Initial results indicate the University of Dayton may have been able to slightly increase enrollment of low-income students under the new tuition plan’s early years. The year before the plan was put in place, 12 percent of the university’s full-time first-time undergraduates received federal Pell Grants, which are considered a proxy for low-income student enrollment. In 2014-15, the most recent year for which federal data is available, enrollment of full-time first-time Pell recipients was 14 percent.
The fact remains, however, that a stable tuition price is an extremely attractive feature for many students. And many colleges and universities are considering it.
“There is not a single client institution, particularly at the board level, that is not asking questions about these kinds of experimental programs,” said Kathy Dawley, principal at Hardwick Day, the financial aid consulting division of EAB. “Certainly the college-going population, their families and communities, from public policy, politics and all the way down, the cost of college and accessibility to college is an increasingly bigger concern.”

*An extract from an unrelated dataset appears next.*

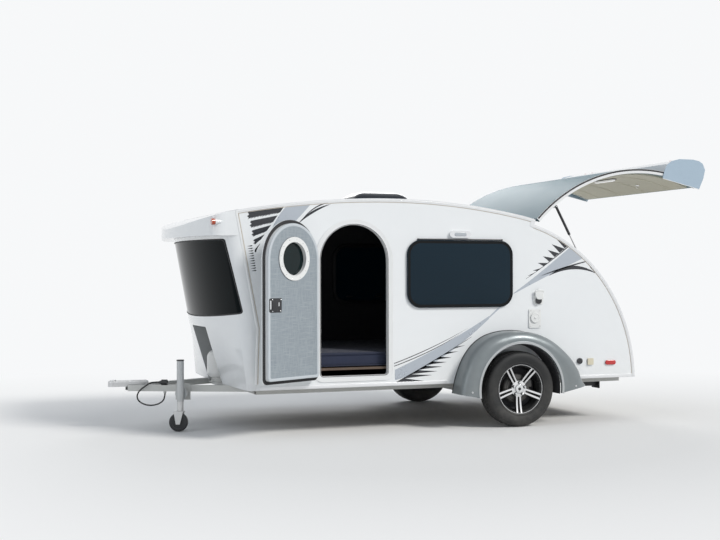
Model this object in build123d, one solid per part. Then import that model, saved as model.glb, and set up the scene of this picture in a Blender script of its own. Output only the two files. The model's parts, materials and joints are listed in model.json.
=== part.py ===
from build123d import *
import os
from math import sin, cos, tan, radians, degrees, atan2, hypot

# A teardrop camping trailer in millimetres.
# +X runs from the coupler to the tail, +Y to the trailer's right side, +Z up.
# The origin is the centre of the coupler's ball socket.
# The rear hatch and the left door are modelled open, as the trailer stands when it is used.

# Ground, body and running gear
ball_height = 360.0
body_width = 1850.0
wall = 30.0
skin_gap = 0.3
run_gap = 6.0
ground = -ball_height
half = body_width / 2
inner_half = half - wall

# Side profile: a crest, one long arc each way from it, one tail arc and a short straight
crest_x = 2080.0
crest_z = 1505.0
front_roof_radius = 7450.0
rear_roof_radius = 5900.0
rear_roof_turn = 11.5
tail_radius = 1430.0
tail_turn = 86.0
seam_top = (789.0, 1392.0)
seam_knee = (958.0, 480.0)
seam_foot = (945.0, 0.0)

# Front cap
cap_depth_top = 267.0
cap_depth_low = 271.0
cap_bow = 177.0
cap_corner = 120.0
cap_glass_top = 1180.0
cap_foot_front = 850.0
cap_foot_bow = 35.0
cap_foot_corner = 40.0
brow_front = 445.0
brow_low = 1196.0
brow_lip = 1272.0
brow_wall = 26.0
window_rake_top = (716.0, 1173.0)
window_rake_foot = (853.0, 597.0)
window_front_drop = 549.0
glass_thick = 6.0
alcove_width = 480.0
alcove_top = 470.0
alcove_back = 1085.0
alcove_wall = 18.0

# Floor, frame and tongue
floor_thick = 25.0
tube = 50.0
tube_wall = 4.0
rail_y = 700.0
rail_front = 1000.0
rail_back = 4330.0
tongue_half_angle = 25.0
tongue_apex = 50.0
tongue_front = 118.0
cross_x = (1025.0, 1750.0, 2500.0, 3200.0, 3890.0, 4305.0)
tray_x = 925.0

# Coupler
ball_radius = 25.6
ball_wall = 6.5
coupler_width = 84.0
coupler_length = 300.0
socket_length = 14.0

# Jack
jack_x = 480.0
jack_offset = 128.0
jack_tube_r = 28.5
jack_leg_r = 25.0
jack_top = 205.0
jack_pivot_z = -60.0
jack_tube_low = -120.0
jack_wheel_r = 75.0
jack_wheel_width = 44.0
jack_trail = 14.0

# Wheels and axle
axle_x = 3145.0
tyre_radius = 311.0
tyre_width = 185.0
rim_lip_radius = 208.0
wheel_inset = 7.0
arm_length = 150.0
arm_angle = 18.0
axle_tube = 76.0
spindle_r = 19.0

# Fender
fender_gap = 62.0
fender_wall = 5.0
fender_overhang = 14.0

# Doors
door_centre = 1753.5
door_clear_half = 284.0
door_clear_low = 94.0
door_clear_top = 1290.0
door_frame_band = 45.0
door_frame_thick = 6.0
door_overlap = 21.5
door_body_thick = 34.0
door_rim_thick = 8.0
door_open = 151.0
hinge_out = 7.0
hinge_side = 12.0
port_radius = 133.0
port_ring = 166.0
port_z = 1015.0

# Side windows
window_centre = (2682.5, 900.0)
window_size = (914.0, 542.0)
window_corner = 120.0
window_band = 20.0
window_proud = 7.0

# Hatch
hatch_angle = 16.8
hatch_rim = 38.0
hatch_panel = 30.0
hatch_gap = 6.0
hatch_open = 64.0
hatch_seal = 5.5

# Galley and cabin
bulkhead_x = 3170.0
counter_z = 540.0
counter_back = 3980.0
shelf_z = 930.0
mattress_top = 283.0
mattress_thick = 128.0

# Roof vent
vent_centre = 2280.0
vent_length = 500.0
vent_width = 420.0
vent_height = 118.0
vent_hinge_gap = 6.0


def line_points(points):
    """Closed face from corner points."""
    return make_face(Polyline(*points, close=True))


def slab(face, y_low, y_high):
    """A side-view face, drawn in x and z, given thickness from y_low to y_high."""
    return Pos(0, y_high, 0) * extrude(Plane.XZ * face, y_high - y_low)


def plate(face, z_low, z_high):
    """A plan-view face given thickness from z_low to z_high."""
    return Pos(0, 0, z_low) * extrude(face, z_high - z_low)


def box(x0, x1, y0, y1, z0, z1):
    """A box from its limits."""
    return Pos((x0 + x1) / 2, (y0 + y1) / 2, (z0 + z1) / 2) * Box(x1 - x0, y1 - y0, z1 - z0)


def rod(start, end, radius):
    """A round bar between two points."""
    a = Vector(*start)
    b = Vector(*end)
    return Plane(origin=a, z_dir=b - a) * extrude(Circle(radius), (b - a).length)


def both(shape):
    """The shape and its mirror image across the trailer's middle."""
    return Compound([*shape.solids(), *mirror(shape, Plane.XZ).solids()])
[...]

EAB late last year published research showing that students are more likely to drop out of college if they lose even small amounts of financial aid. Students who see their financial aid increase were more likely to complete their degrees, though.
Additionally, private colleges are under pressure to find new ways to compete as tuition-free public college spreads. Fixed-tuition plans are a logical strategy to explore.
“This is not going to go away,” Dawley said.
Dayton’s fixed net-price tuition plan was in place before its current president, Eric F. Spina, took over in July 2016. But he has voiced support for it.
“Investing in a college education is a substantial commitment for families and for students, often with long-term financial implications,” he said in a statement in April. “Higher education has a responsibility to be up front and transparent about what those costs will be.”